Applications in finance: In financial time series, returns (differences of log prices) are commonly treated as stationary, while price levels are typically non-stationary. This distinction underpins a large portion of asset pricing, risk management, and portfolio optimization. See time series of financial data for context, and consider how the notion of stationarity interacts with the idea of a random walk in asset prices.
Applications and policy context
Finance and risk management: The assumption that returns are roughly stationary supports many pricing and hedging strategies. Non-stationary price levels, if present, would imply persistent shocks that require ongoing adjustment rather than mere mean reversion.
Macroeconomics and policy: The question of whether variables like gross domestic product, inflation, or unemployment are truly stationary or contain unit roots affects how economists forecast and interpret policy experiments. If key aggregates exhibit unit roots, shocks can have lasting effects, strengthening the case for credibility, rule-based policies, and automatic stabilizers to maintain confidence in the economy. If instead the process is trend-stationary, shocks may be seen as temporary deviations around a stable trend, which changes how policymakers weigh stabilization measures. See monetary policy and fiscal policy for related policy-oriented discussions.
Forecasting and model selection: Knowing whether a series is stationary informs the choice between simple regression against historical values and more complex models that capture long-run relationships. Proper handling of stationarity helps avoid spurious correlations and improves out-of-sample predictive performance.
Industry practice and data quality: In many applied settings, data quality, reporting lags, and structural changes (regulatory shifts, technology adoption, or methodological revisions) can induce apparent non-stationarity. Analysts must distinguish genuine stochastic structure from artifacts of measurement or regime change.
Debates and controversies
Nature of macro time series: A central debate in econometrics concerns whether many macroeconomic series are fundamentally non-stationary with unit roots, or whether apparent non-stationarity reflects structural breaks, evolving policy regimes, or long-run growth trends that can be modeled with trend components. Proponents of a difference-stationary view emphasize the utility of differencing and cointegration to uncover meaningful short- and long-run dynamics, while critics caution that structural breaks can produce misleading inferences if not properly accounted for.
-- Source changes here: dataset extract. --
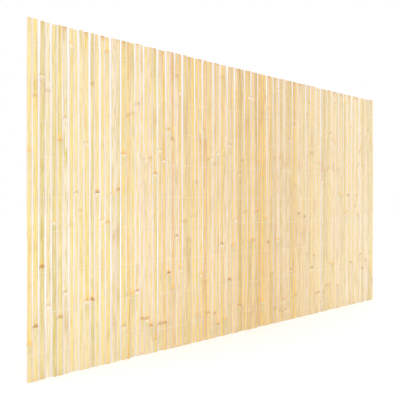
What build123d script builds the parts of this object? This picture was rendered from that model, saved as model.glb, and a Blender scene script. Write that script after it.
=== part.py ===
from build123d import *
import os
import random
from dataclasses import dataclass
from itertools import accumulate, pairwise
from math import sin, tau

# Split-bamboo slat fence, in millimetres. One hundred flat bamboo slats stand side by side in
# bunches of two and three. Nine rows of twine hold them: each row is two strands that pass one in
# front of a bunch and one behind it, and change sides in the gap before the next bunch.
#
# +Z is up, +X runs along the fence and the bamboo skin faces -Y. The origin is at the middle of
# the bottom edge. The right half has the layout of the left half, mirrored about the middle.

# Overall size
fence_length = 2000.0
fence_height = 1000.0
half_length = fence_length / 2

# Slats in each bunch, from the left end to the middle
left_bunches = (2, 2, 3, 2, 2, 2, 2, 2, 3, 2, 3, 2, 2, 2, 3, 2, 3, 2, 2, 2, 3, 2)

# Slat section: a flat split back, straight edges and the culm's round skin in front
head_width = 15.8
width_spread = 2.2
foot_growth = 1.2
foot_spread = 2.6
slat_thickness = 2.6
thickness_spread = 0.25
skin_crown = 0.7

# Gaps between the slats of one bunch, at the head and at the foot
head_gap_in_bunch = 1.5
foot_gap_in_bunch = 2.2

# Spreads of the gaps in a bunch and between bunches, as shares of the gap
gap_spread = 0.25
bunch_gap_spread = 0.35

# Slat ends: the first slats stand full height, and the others stop short by a few millimetres
tall_slats = 2
head_shortfall = 1.5
end_spread = 3.5
head_tilt = 0.06  # the most by which a head is cut out of square, as a slope

# Nodes: the skin swells towards each node and steps back above its scar. At one of them, near
# mid-height, the slat bends, so that the slats of a bunch spread there
internode_length = 550.0
internode_spread = 90.0
node_rise = 0.6
scar_length = 5.0
node_to_end = 40.0
node_to_tie = 14.0
node_bend = 0.75  # how far a bunch's outer slats stand out where they bend
bend_spread = 0.35

# Tie rows, from the foot up
tie_row_heights = (74.0, 187.0, 298.0, 412.0, 506.0, 617.0, 721.0, 832.0, 936.0)
strand_radius = 0.6
strand_sides = 3
strand_lift = 0.65  # how far the strands lie above and below the row as they change sides
seat_gap = 0.05
edge_turn = 1.6  # from an end slat's edge to the strands that turn round it
row_wander = 2.5  # how far a row strays up and down
wander_waves = (11.0, 27.0)  # lengths of the strays, in bunches

# The slats' flat backs lie in one plane, which centres the fence on the frame
back_y = (slat_thickness + node_rise) / 2

layout_seed = 17
rng = random.Random(layout_seed)


@dataclass
class Slat:
    """Left and right edge at the foot and at the head, the two ends, the nodes and the bend."""

    foot: tuple
    head: tuple
    foot_z: float
    head_z: float
    tilt: float
    thickness: float
    nodes: list
    bend: tuple  # height, and how far sideways

    def edge(self, side, z):
        share = z / fence_height
        stray = between([(self.foot_z, 0), self.bend, (self.head_z, 0)], z)
        return self.foot[side] * (1 - share) + self.head[side] * share + stray

    def stations(self):
        """Heights from the foot to the head, each with how far the skin stands out there."""
        foot_rise = node_rise * max(0, 1 - self.nodes[0] / internode_length)
        rows = [(self.foot_z, foot_rise)]
        for node in self.nodes:
            rows.append((node, node_rise))
            rows.append((node + scar_length, 0))
        above = self.head_z - rows[-1][0]
        rows.append((self.head_z, node_rise * min(1, above / internode_length)))
        return rows

    def rise(self, z):
        return between(self.stations(), z)

    def mirrored(self):
        return Slat(
            (-self.foot[1], -self.foot[0]),
            (-self.head[1], -self.head[0]),
            self.foot_z,
            self.head_z,
            -self.tilt,
            self.thickness,
            self.nodes,
            (self.bend[0], -self.bend[1]),
        )


def between(points, z):
    """The value at height z, in a line between the points (height, value) below and above it."""
    for (low, low_value), (high, high_value) in pairwise(points):
        if z <= high:
            return low_value + (high_value - low_value) * (z - low) / (high - low)


def vary(value, spread):
    return value + rng.uniform(-spread, spread)


def slat_edges(widths, gap_in_bunch):
    """Left and right edges of the left half's slats. The gaps between bunches take up what is left."""
    gaps = []
    between = []
    for count in left_bunches:
        gaps += [vary(gap_in_bunch, gap_spread * gap_in_bunch) for _ in range(count - 1)]
        between.append(len(gaps))
        gaps.append(vary(1, bunch_gap_spread))
    # the last gap is halved by the fence's middle
    shares = sum(gaps[i] for i in between) - gaps[-1] / 2
    in_bunches = sum(gaps) - sum(gaps[i] for i in between)
    scale = (half_length - sum(widths) - in_bunches) / shares
    for i in between:
        gaps[i] *= scale
    starts = accumulate([w + g for w, g in zip(widths, gaps)][:-1], initial=-half_length)
    return [(x, x + w) for x, w in zip(starts, widths)]


def node_heights():
    heights = []
    z = rng.uniform(node_to_end, internode_length)
    while z < fence_height - head_shortfall - end_spread - node_to_end:
        for tie in tie_row_heights:
            if abs(z - tie) < node_to_tie:
                z = tie + node_to_tie
        heights.append(z)
        z += vary(internode_length, internode_spread)
    return heights


def left_half():
    """The left half's slats, from the left end to the middle."""
    count = sum(left_bunches)
    # Place of each slat in its bunch, from -1 on the left to 1 on the right
    places = [2 * i / (size - 1) - 1 for size in left_bunches for i in range(size)]
    head_widths = [vary(head_width, width_spread) for _ in range(count)]
    foot_widths = [w + vary(foot_growth, foot_spread) for w in head_widths]
    heads = slat_edges(head_widths, head_gap_in_bunch)
    feet = slat_edges(foot_widths, foot_gap_in_bunch)
    slats = []
    for i in range(count):
        tall = i < tall_slats
        nodes = node_heights()
        slats.append(
            Slat(
                foot=feet[i],
                head=heads[i],
                foot_z=max(0, rng.uniform(-end_spread, end_spread)),
                head_z=fence_height - (0 if tall else head_shortfall + rng.uniform(0, end_spread)),
                tilt=0 if tall else vary(0, head_tilt),
                thickness=vary(slat_thickness, thickness_spread),
                nodes=nodes,
                bend=(
                    min(nodes, key=lambda z: abs(z - fence_height / 2)),
                    vary(node_bend * places[i], bend_spread),
                ),
            )
        )
    return slats


def in_bunches(slats):
    ends = accumulate(left_bunches, initial=0)
    return [slats[a:b] for a, b in pairwise(ends)]


left = in_bunches(left_half())
bunches = left + [[s.mirrored() for s in reversed(bunch)] for bunch in reversed(left)]
row_starts = [[rng.random() for _ in wander_waves] for _ in tie_row_heights]


def gap_centre(number, z):
    """X of the gap before bunch number, or of the turn round an end slat."""
    if number == 0:
        return bunches[0][0].edge(0, z) - edge_turn
    if number == len(bunches):
        return bunches[-1][-1].edge(1, z) + edge_turn
    return (bunches[number - 1][-1].edge(1, z) + bunches[number][0].edge(0, z)) / 2


def front_y(bunch, z):
    """Y of a strand that lies across the bunch's skins."""
    return back_y - max(s.thickness + s.rise(z) for s in bunch) - seat_gap - strand_radius


def row_height(row, number):
    """Height of a tie row at the gap before bunch number."""
    waves = [sin(tau * (number / length + start)) for length, start in zip(wander_waves, row_starts[row])]
    return tie_row_heights[row] + row_wander * sum(waves) / len(waves)


def strand_points(row, side, lift):
    """A strand's route, bunch by bunch. side is -1 where it starts in front and 1 where behind."""
    behind_y = back_y + seat_gap + strand_radius
    points = []
    for number in range(len(bunches) + 1):
        z = row_height(row, number) + lift
        x = gap_centre(number, z)
        before = bunches[max(0, number - 1)]
        after = bunches[min(number, len(bunches) - 1)]
        points.append((x, behind_y if side < 0 else front_y(before, z), z))
        points.append((x, front_y(after, z) if side < 0 else behind_y, z))
        side = -side
        lift = -lift
    return points


os.makedirs("parts", exist_ok=True)

# Bunches of slats: each slat is lofted from its foot, over every node, to its head
for number, bunch in enumerate(bunches, start=1):
    with BuildPart() as slat_bunch:
        for slat in bunch:
            for z, rise in slat.stations():
                slope = slat.tilt if z == slat.head_z else 0
                middle = (slat.edge(0, z) + slat.edge(1, z)) / 2
                edge_x = (slat.edge(1, z) - slat.edge(0, z)) / 2
                skin_y = back_y - slat.thickness - rise
                edge_y = skin_y + skin_crown
                with BuildSketch(Plane((middle, 0, z), x_dir=(1, 0, slope), z_dir=(-slope, 0, 1))):
                    with BuildLine():
                        ThreePointArc((-edge_x, edge_y), (0, skin_y), (edge_x, edge_y))
                        Polyline((edge_x, edge_y), (edge_x, back_y), (-edge_x, back_y), (-edge_x, edge_y))
                    make_face()
            loft(ruled=True)
    slat_bunch.part.label = f"slat_bunch_{number:02d}"
    export_step(slat_bunch.part, f"parts/{slat_bunch.part.label}.step")

# Tie rows: two strands that change sides together in every gap, one above the other
for row in range(len(tie_row_heights)):
    with BuildPart() as tie_row:
        for side in (-1, 1):
            with BuildLine() as route:
                Polyline(*strand_points(row, side, -side * strand_lift))
            with BuildSketch(Plane(route.line @ 0, x_dir=(0, 0, 1), z_dir=route.line % 0)):
                RegularPolygon(radius=strand_radius, side_count=strand_sides)
            sweep(path=route.line, transition=Transition.RIGHT)
    tie_row.part.label = f"tie_row_{row + 1}"
    export_step(tie_row.part, f"parts/{tie_row.part.label}.step")
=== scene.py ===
from collections import namedtuple
from itertools import pairwise
from math import ceil, cos, exp, radians, sin, tau
from random import Random

import bmesh
import bpy
from bpy.props import FloatProperty, FloatVectorProperty, IntProperty, PointerProperty
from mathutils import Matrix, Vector, noise


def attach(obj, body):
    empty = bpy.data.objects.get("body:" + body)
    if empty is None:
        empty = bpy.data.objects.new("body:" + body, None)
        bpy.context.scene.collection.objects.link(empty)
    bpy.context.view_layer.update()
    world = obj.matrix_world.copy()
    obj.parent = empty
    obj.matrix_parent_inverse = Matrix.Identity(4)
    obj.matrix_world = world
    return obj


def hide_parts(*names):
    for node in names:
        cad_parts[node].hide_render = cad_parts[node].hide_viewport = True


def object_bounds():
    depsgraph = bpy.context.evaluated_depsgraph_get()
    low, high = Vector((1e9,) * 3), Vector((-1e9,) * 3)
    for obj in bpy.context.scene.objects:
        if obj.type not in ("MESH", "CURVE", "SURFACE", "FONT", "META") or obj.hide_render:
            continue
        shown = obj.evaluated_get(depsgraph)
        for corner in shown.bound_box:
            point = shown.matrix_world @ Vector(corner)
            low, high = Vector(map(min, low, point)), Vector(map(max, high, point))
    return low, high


# Split-bamboo slat fence. Every bunch of slats and every tie row of the CAD frame gets a finished
# piece: slats with split edges, nodes, bud scars and sawn ends, and rows of two-ply cotton twine.
# Lengths are in metres. +Z is up, +X runs along the fence and the bamboo skin faces -Y.

bl_info = {
    "name": "Split bamboo slat fence",
    "version": (1, 0, 0),
    "blender": (4, 5, 0),
    "location": "3D View > Sidebar > Fence",
    "description": "Finishes the bamboo slats and the cotton ties of a slat fence round its CAD frame",
    "category": "Object",
}

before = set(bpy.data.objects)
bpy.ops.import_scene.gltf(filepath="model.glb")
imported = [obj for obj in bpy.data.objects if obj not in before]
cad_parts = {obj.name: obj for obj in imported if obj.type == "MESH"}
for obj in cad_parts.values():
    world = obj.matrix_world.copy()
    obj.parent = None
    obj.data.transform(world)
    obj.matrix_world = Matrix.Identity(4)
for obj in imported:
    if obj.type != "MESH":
        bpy.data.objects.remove(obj)  # the slat bunches and the tie rows are meshes, which stay in cad_parts
cad_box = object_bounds()

MM = 0.001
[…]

Structural breaks and testing: Critics argue that standard unit-root tests can misclassify stationary series as non-stationary when structural breaks are present. Supporters of break-robust procedures contend that accounting for breaks leads to more reliable inferences about stability and long-run relationships. The resolution typically involves combining multiple tests, incorporating regime-change models, and relying on substantive knowledge about policy and technology shifts that cause breaks.
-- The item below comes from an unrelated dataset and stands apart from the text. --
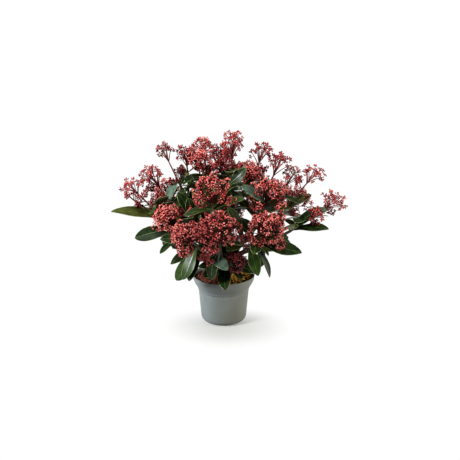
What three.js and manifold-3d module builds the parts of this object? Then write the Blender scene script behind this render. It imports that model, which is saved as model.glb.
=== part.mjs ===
// A potted skimmia: an evergreen shrub of whorled leaves and red flower heads in bud, in a nursery pot.
// Millimetres, +Z up. The origin is the centre of the pot's flat underside, and -Y is the front.

import * as THREE from "three";
import { mergeVertices } from "three/addons/utils/BufferGeometryUtils.js";
import Module from "manifold-3d";

const wasm = await Module();
wasm.setup();

// ---------------------------------------------------------------- driving dimensions

const GAP = 0.3; // clearance between pieces that meet
const GOLDEN_ANGLE = THREE.MathUtils.degToRad(137.508); // from one leaf or flower cluster to the next
const UP = new THREE.Vector3(0, 0, 1);

const POT = {
  height: 93,
  rimRadius: 60,
  bandRadius: 50.6, // where the flared band starts
  ledgeRadius: 49.3, // just above the ledge under the band
  waistRadius: 48.9, // just under the ledge
  footRadius: 44.2, // just above the rounded foot
  cornerRadius: 11,
  wall: 1.8,
  ledgeHeight: 64,
  bandHeight: 69,
  sides: 24,
  cornerSteps: [0, 0.3, 1],
  flareSteps: [0, 2 / 3, 1], // the soil's edge lies at the middle one
  drainRadius: 4,
  drainCircle: 22,
  drainCount: 6,
  drainSides: 6,
};

const SOIL = { crownHeight: 88, seatRadius: 14 };

const TRUNK = {
  top: 134,
  rootRadius: 7.2,
  topRadius: 5.2,
  flare: 3.4, // how far the root flare stands out, fading up the trunk
  flareFade: 9,
  lean: 5,
  sides: 8,
  steps: 6,
};
const TRUNK_FORK = new THREE.Vector3(0, 0, 120); // the flower heads lean away from this point

const BOUGH = { tipRadius: 2.5, swell: 0.017, sides: 5, steps: 3, bow: 0.42 };
const STEM = { footRadius: 2.7, tipRadius: 1.6, footLength: 8, sides: 3, steps: 3 };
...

Policy credibility and stability: From a conservative vantage, the belief in stable institutions, predictable policy rules, and strong property rights contributes to a form of economic stability that makes many time series behave in a more stationary way, especially after transitory shocks are absorbed. Critics may argue that this perspective downplays the role of persistent non-stationarity generated by structural forces such as aging demographics, global supply chains, or innovation cycles. Supporters stress that robust institutions reduce uncertainty and the persistence of shocks, reinforcing a framework in which stationary modeling is appropriate for forecasting and risk assessment.
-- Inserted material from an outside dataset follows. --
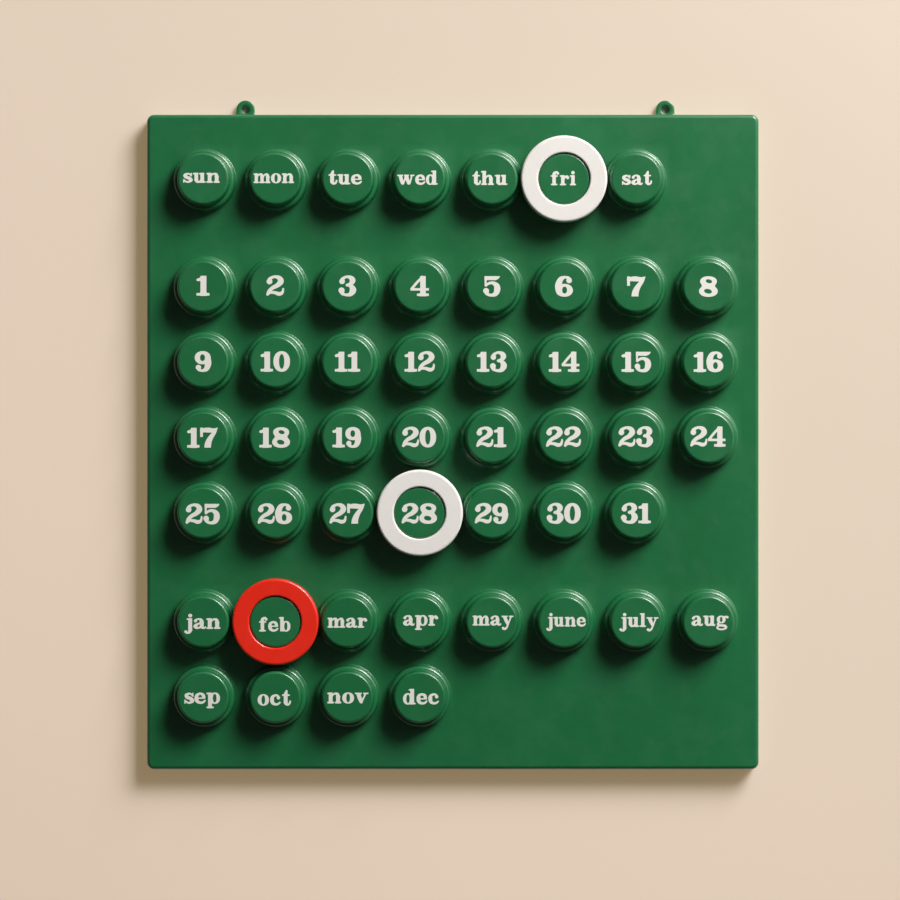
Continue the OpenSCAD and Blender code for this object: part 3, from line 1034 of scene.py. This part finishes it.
def look_from(obj, place, target):
    """Puts an object at a place, with its -Z axis at the target and its top up."""
    back = np.array(place, float) - target
    back /= np.linalg.norm(back)
    right = np.cross((0, 0, 1), back)
    right /= np.linalg.norm(right)
    turn = np.eye(4)
    turn[:3] = np.stack([right, np.cross(back, right), back, place], 1)
    obj.matrix_world = turn.T.tolist()


def lamp(name, place, target, width, height, watts, colour):
    light = bpy.data.lights.new(name, "AREA")
    light.shape, light.size, light.size_y = "RECTANGLE", width, height
    light.energy, light.color = watts, colour
    obj = bpy.data.objects.new(name, light)
    bpy.context.collection.objects.link(obj)
    look_from(obj, place, target)


CENTRE = np.array([-EAR_SHIFT, FACE_Y, TOP - BOARD_H / 2])

# The photograph's frame, 900 pixels wide, at the plane of the board's face
FRAME_W = 418.93 * MM
CAMERA_BACK = 1.55
AIM_LEFT = 1.31 * MM
AIM_DOWN = 3.76 * MM

camera = bpy.data.objects.new("camera", bpy.data.cameras.new("camera"))
bpy.context.collection.objects.link(camera)
camera.data.lens = camera.data.sensor_width * CAMERA_BACK / FRAME_W
aim = CENTRE - (AIM_LEFT, 0, AIM_DOWN)
look_from(camera, aim - (0, CAMERA_BACK, 0), aim)
bpy.context.scene.camera = camera

# A soft window high on the right, 58 degrees off the wall's normal, the bright side of the room beyond it,
# and a lamp behind the wall for the board's back
DAYLIGHT = (1.0, 0.98, 0.95)
for light_name, direction, distance, side, watts in (
    ("window", (0.517, -0.533, 0.669), 2.0, 0.9, 63),
    ("bright_side", (0.665, -0.375, 0.646), 1.9, 2.2, 14),
    ("back", (0.2, 0.933, 0.3), 2.2, 1.0, 34),
):
    lamp(light_name, CENTRE + np.array(direction) * distance, CENTRE, side, side, watts, DAYLIGHT)

room = Shader("room", world=True)
bpy.context.scene.world = room.end(room.node("ShaderNodeBackground", None, {
    "Color": (1.0, 0.96, 0.90, 1.0), "Strength": room.node("ShaderNodeLightPath")[0] * 0.7 + 0.05})[0])

wall()

bpy.context.scene.view_settings.view_transform = "Standard"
Practical implications for modeling: In practice, economists and financial analysts often adopt a pragmatic approach: test for stationarity, consider both stationary and non-stationary representations, and choose models that perform well out of sample while remaining interpretable. This aligns with a disciplined, rule-based view of modeling—one that emphasizes reliability, transparency, and respect for the limitations of data and methods.